Autoethnographic work carries recognised risks, including subjectivity, selective memory, and over-identification with one’s own evidence. These risks are addressed structurally rather than performatively: through longitudinal engagement that spans years rather than moments; through archival triangulation in which contemporaneous documentation disciplines retrospective memory; and through the construction of a claim-led evidential spine in which every substantive claim is anchored to identifiable archival material. Reflexivity in this thesis is therefore enacted architecturally, through the relationship between lived narrative and archived evidence, rather than through line-by-line interrogation within the narrative itself.

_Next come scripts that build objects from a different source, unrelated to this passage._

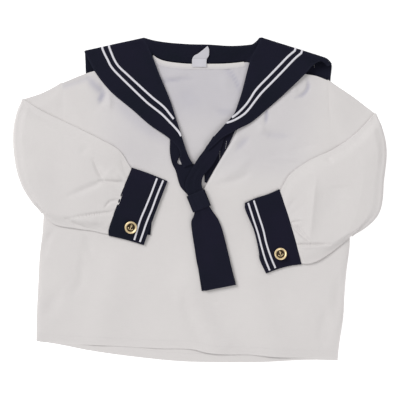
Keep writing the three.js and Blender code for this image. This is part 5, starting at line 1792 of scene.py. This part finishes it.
def stitch_row(line, normals, step=STITCH_STEP, fill=0.74, size=0.17):
    """Points of the stitches along a line, as an array of stitch by ring by side by axis."""
    line, normals = spaced(line, LINE_STEP, normals)
    along = run_along(line)
    starts = np.arange(step * 0.3, along[-1] - step * fill, step)
    at = starts[:, None] + STITCH_RINGS[None] * step * fill
    path = np.stack([np.interp(at, along, line[:, axis]) for axis in range(3)], axis=-1)
    normal = unit(np.stack([np.interp(at, along, normals[:, axis]) for axis in range(3)], axis=-1))
    across = np.cross(unit(path[:, -1:] - path[:, :1]), normal)
    angles = full_turn(STITCH_SIDES)[:, None]
    radius = (size * STITCH_SHAPE)[None, :, None, None]
    dive = (size * (STITCH_ARCH * np.sin(np.pi * STITCH_RINGS) - STITCH_SINK))[None, :, None, None]
    around = across[:, :, None] * np.cos(angles) + normal[:, :, None] * np.sin(angles)
    return path[:, :, None] + radius * around + dive * normal[:, :, None]


def add_stitches(name, rows, material):
    """All the stitch rows of one piece, joined into one mesh."""
    grids = np.concatenate(rows)
    count, rings, sides = grids.shape[:3]
    one = grid_faces(rings, sides, wrap=True)
    faces = (one[None] + (np.arange(count) * rings * sides)[:, None, None]).reshape(-1, 4)
    return add_mesh(name, grids.reshape(-1, 3), faces, material)


def inset_line(grid, inset, edge="hem"):
    """Line on a grid's face that keeps a distance from one of its edges, and its normals."""
    sideways = grid.transpose(1, 0, 2)
    turned = {"hem": grid[::-1], "right": sideways, "left": sideways[::-1], "top": grid}[edge]
    steps = np.cumsum(apart(turned[1:], turned[:-1]), axis=0)
    away = np.concatenate([np.zeros((1, turned.shape[1])), steps])
    line = np.stack([[np.interp(inset, away[:, k], turned[:, k, axis]) for axis in range(3)]
                     for k in range(turned.shape[1])])
    return line, upward(line)


print("rings in a stitch:", len(STITCH_RINGS))

# %% Stitches of the body
BINDING_INSET = 1.1
rows = [stitch_row(*inset_line(grid, HEM_STITCH)) for grid in (front_grid, back_grid)]
add_stitches("hem_stitches", rows, "white_thread")
rows = [stitch_row(*inset_line(binding_grid, BINDING_INSET, "right"), step=2.3, size=0.14)]
add_stitches("binding_stitches", rows, "white_thread")
print("hem stitches:", len(pieces["hem_stitches"].data.polygons) // (STITCH_SIDES * 5))

# %% Stitches of the collar, cuffs and tie
TAPE_SEAM, TAPE_FULL = 0.72, 0.9
rows = []
for side, column in (("right", 0), ("left", -1)):
    columns = slice(None, lapel_columns) if side == "right" else slice(-lapel_columns, None)
    line, _ = inset_line(lapel_top[:, columns], STITCH_INSET, side)
    rows.append(stitch_row(line, lapel_facing[:, column]))
add_stitches("collar_stitches", rows, "navy_thread")
rows = []
for grid in cuff_grids.values():
    rows += [stitch_row(*inset_line(grid, STITCH_INSET, edge)) for edge in ("hem", "top")]
add_stitches("cuff_stitches", rows, "navy_thread")
rows = []
for line, normal, halves in braid_lines.values():
    full = halves.min(axis=1) > TAPE_FULL * halves.max()
    line, normal, halves = line[full], normal[full], halves[full]
    for side, width in ((-1, halves[:, :1]), (1, halves[:, 1:])):
        edge = line + side * TAPE_SEAM * width * across_of(line, normal) + normal * (BRAID_DEPTH * 0.9)
        rows.append(stitch_row(edge, normal, step=2.0, size=0.12))
add_stitches("braid_stitches", rows, "white_thread")
rows = [stitch_row(*inset_line(grid, TIE_HEM)) for grid in tie_grids.values()]
add_stitches("tie_stitches", rows, "navy_thread")
print("stitches:", [name for name in pieces if name.endswith("stitches")])

# %% [markdown]
# ## Loose thread lines on the under side
#
# The braid's bobbin thread shows as thin pale lines on the collar's under side, in the open roll
# at the left shoulder and on the turned-back strip.

# %% Pale thread lines
UNDER_LINES = [
    [(23.6, 64.6), (22.9, 55), (22.8, 44.9)],
    [(30.5, 68.3), (29.9, 63), (29.1, 58.1)],
]
ROLL_LINES = [[(131.6, 156.4), (131.7, 151), (131.9, 146)], [(126, 149.6), (124.6, 147.4)]]


def thread_line(points, surface):
    plan = even_line(points, np.linspace(0, 1, 40))
    top, _ = height_over(plan, surface, 1.5)
    line = np.column_stack([plan, top + TOUCH])
    return stitch_row(line, upward(line), step=1.9, fill=0.8, size=0.16)


flap_top = flap_grid[-8:, -lapel_columns:] + UP * NAVY / 2
rows = [thread_line(points, under_grid) for points in UNDER_LINES]
rows += [thread_line(points, flap_top) for points in ROLL_LINES]
add_stitches("under_collar_stitches", rows, "white_thread")
print("under side lines:", len(rows))

# %% [markdown]
# ## The floor
#
# The jumper lies on a plain pale surface that runs out of view on every side. It glows a little,
# so that it stays pale. A white world alone would do for the colour, but would take no shadow.

# %% Floor
FLOOR_HALF = 4000.0
corners = np.array([(-1, -1, 0), (1, -1, 0), (1, 1, 0), (-1, 1, 0)], float) * FLOOR_HALF
corners[:, 2] = -TOUCH
tree, shader = new_material("pale_floor")
place = object_place(tree)
tone = blend_colors(tree, noise(tree, place, 3.0), (0.96, 0.96, 0.96, 1), (0.95, 0.95, 0.95, 1))
feed(tree, shader["Base Color"], tone)
shader["Roughness"].default_value = 0.9
shader["Emission Color"].default_value = (1, 1, 1, 1)
shader["Emission Strength"].default_value = 0.4
floor = add_mesh("floor", corners, np.array([[0, 1, 2, 3]]), "pale_floor")
del pieces["floor"]
print("floor half width, mm:", FLOOR_HALF)

# %% [markdown]
# ## Which solid each piece stands for
#
# Every piece rides on the one body. Each shell, braid and button takes the place of its solid.
# The stitches have no solid of their own, so they only ride.

# %% Ride and replace
STANDS_FOR = {
    "back_shell": ("back_panel", "white_cotton"),
    "front_shell": ("front_panel", "white_cotton"),
    "collar_shell": ("collar", "navy_cotton"),
    "neck_binding_strip": ("neck_binding", "white_cotton"),
    "neck_label_tape": ("neck_label", "label_tape"),
    "left_under_collar_strip": ("left_under_collar", "navy_cotton"),
    "tie_keeper_loop": ("tie_keeper", "navy_cotton"),
}
for side in ("right", "left"):
    STANDS_FOR[f"{side}_sleeve_shell"] = (f"{side}_sleeve", "white_cotton")
    STANDS_FOR[f"{side}_cuff_shell"] = (f"{side}_cuff", "navy_cotton")
    STANDS_FOR[f"{side}_tie_cloth"] = (f"{side}_tie_end", "navy_cotton")
    STANDS_FOR[f"{side}_button_brass"] = (f"{side}_cuff_button", "gilt_metal")
    for place in ("collar", "cuff"):
        for key in ("inner", "outer"):
            STANDS_FOR[f"{side}_{place}_tape_{key}"] = (f"{side}_{place}_braid_{key}", "white_braid")
for name, piece in pieces.items():
    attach(piece, "root")
    if name in STANDS_FOR:
        node, slot = STANDS_FOR[name]
        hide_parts(node)
print("pieces:", len(pieces))

# %% [markdown]
# ## Flat sizes
#
# The flat size is what a maker would cut: the length and width of the cloth before it was sewn
# and folded, without its hems and seam allowances. A tube's width is its whole way round. The
# area is less than width by length where the cut isn't a rectangle. Braid, binding and stitches
# are too narrow to be sheets, so they go with the cloth they are sewn to.

# %% Sheets of cloth
TAPES = {(side, place): [f"{side}_{place}_tape_{key}" for key in ("inner", "outer")]
         for side in ("right", "left") for place in ("collar", "cuff")}
# one row a sheet: flat width and length, area unless it is a rectangle, how it is held, what it
# rests on and what goes with it
SHEETS = {
    "back_shell": ((0.360, 0.352), 0.112, "laid", "collar", ["neck_binding_strip", "binding_stitches"]),
    "front_shell": ((0.360, 0.350), 0.100, "laid", "back_panel", ["hem_stitches"]),
    "right_sleeve_shell": ((0.300, 0.170), 0.040, "folded", "front_panel", []),
    "left_sleeve_shell": ((0.300, 0.175), 0.0415, "folded", "front_panel", []),
    "right_cuff_shell": ((0.168, 0.043), None, "folded", "front_panel",
                         TAPES["right", "cuff"] + ["cuff_stitches"]),
    "left_cuff_shell": ((0.170, 0.044), None, "folded", "front_panel", TAPES["left", "cuff"]),
    "collar_shell": ((0.287, 0.310), 0.0564, "folded", "front_panel",
                     TAPES["right", "collar"] + TAPES["left", "collar"]
                     + ["collar_stitches", "braid_stitches"]),
    "neck_label_tape": ((0.017, 0.0245), 0.00033, "folded", "neck_binding", []),
    "left_under_collar_strip": ((0.0165, 0.066), 0.00086, "laid", "back_panel",
                                ["under_collar_stitches"]),
    "right_tie_cloth": ((0.034, 0.178), 0.0044, "gathered", "front_panel", []),
    "left_tie_cloth": ((0.040, 0.188), 0.0049, "gathered", "right_tie_end", ["tie_stitches"]),
    "tie_keeper_loop": ((0.052, 0.020), None, "folded", "left_tie_end", []),
}
for name, (flat, area, held, under, others) in SHEETS.items():
    one_side = sum(face.area for face in pieces[name].data.polygons) / 2
    print(f"{name}: {one_side / (area or flat[0] * flat[1]):.2f} of its flat area")
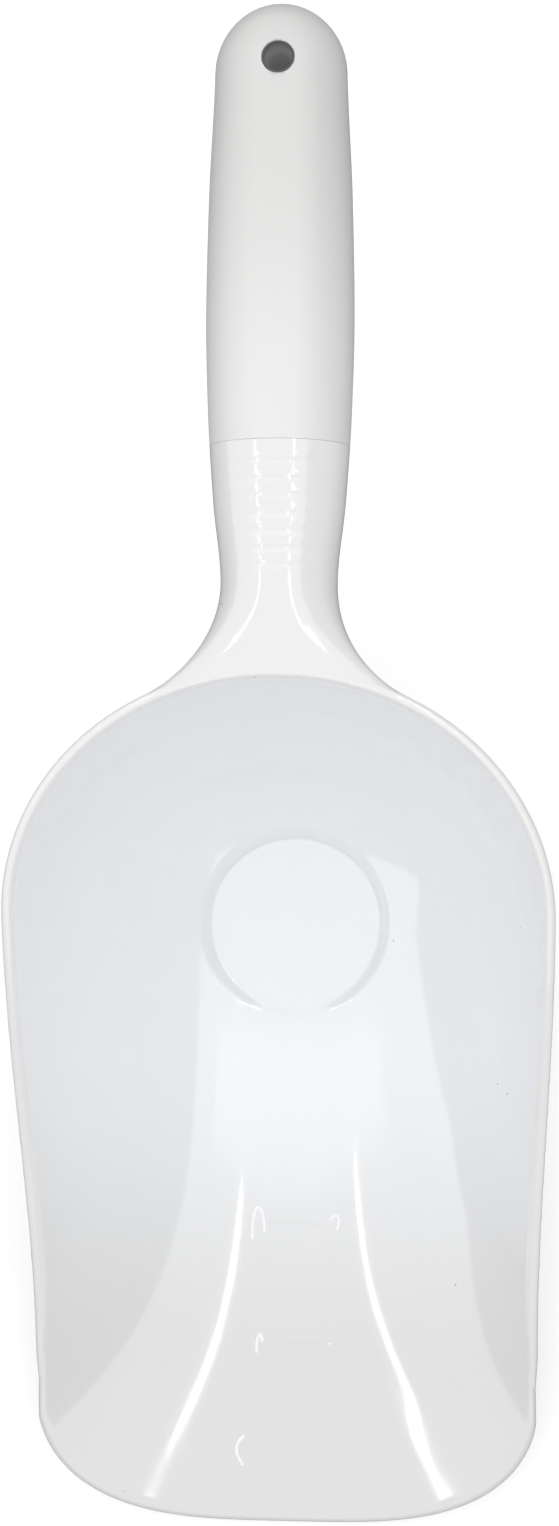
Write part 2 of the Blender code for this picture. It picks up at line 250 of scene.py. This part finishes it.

Credibility rests less on case quantity than on depth of engagement and positional triangulation across the two public works. This triangulation is accomplished architecturally rather than chapter-locally; each case is presented in its own integrity, and the comparative patterns are drawn out through doctrinal synthesis in Chapter 5, where each claim is tested across both works. This structural decision preserves the depth of each case while allowing patterns to be examined across context rather than being inferred from isolated moments.

 

The central commitment of this approach lies in treating context as primary, recognising that meaning, insight, and leadership practice are inseparable from the conditions in which they take shape. My professional life unfolds inside organisations rather than observing them from a distance, and it is through sustained attention to context that leadership and performance become intelligible. This Critical Lens is therefore offered not as a claim to certainty, but as an interpretive compass and a set of commitments about how practice is lived, contested, and made meaningful over time. The chapters that follow are governed by it.